Org-mode parser with focus on scripting, structured data processing and ease of embedding in software.
- Built for fast processing – core is implemented in C++
- With scripting in mind – Python API, export to structured data (JSON, Yaml, S-expressions, protobuf)
- Strictly defined schema – strongly typed AST/DOM structure for individual nodes, auto-generated protobuf grammar, extensive use of vocabulary types in the data model.
- Expressive debug capabilities – built-in tracing framework for all document processing steps for ease of debugging
- Extensive testing – curated corpus of documents, fuzzy content generation for automatic bug detection using python hypothesis.
Currently working on the second phase of the Python API, improving the ergonomics and adding more tests.

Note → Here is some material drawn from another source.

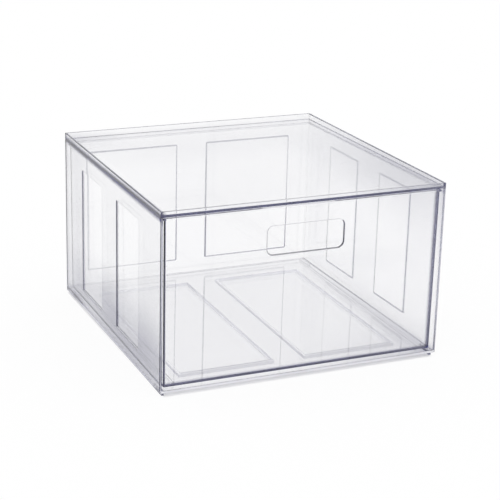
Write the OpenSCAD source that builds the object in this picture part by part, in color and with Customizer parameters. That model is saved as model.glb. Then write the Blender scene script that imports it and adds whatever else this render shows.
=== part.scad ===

Next step is to implement the CI for testing, documentation and artifact builds.
Phase | Status | Notes |
---|---|---|
Qt editor | 🚧 WIP | Qt/C++ editor for the org-mode |
C++ core | 🚧 Alpha | Whole pipeline is complete, working on testing |
Python API | 🚧 Alpha | Whole DOM model is exposed, working on API improvements |
C API | ⬜ Todo | Make the library usable from virtually any PL |
- ✅ Machine-readable data model – describe the data model in machine-readable format and generate C++ code for it
- ✅ Data transform pipeline – lexer, parser, sem convert
- ✅ Document test corpus – yaml specification for the given/expected files
- ✅ WIP Org-mode AST back to string – for document formatting and round-trip PBT testing (make random document, render, parse back, compare with original)
- ✅ Automatically wrap C++ data model for python – done, tested, working on ergonomics improvements
- 🚧 Implement common data format exporters – (latex, HTML, XML, Pandoc)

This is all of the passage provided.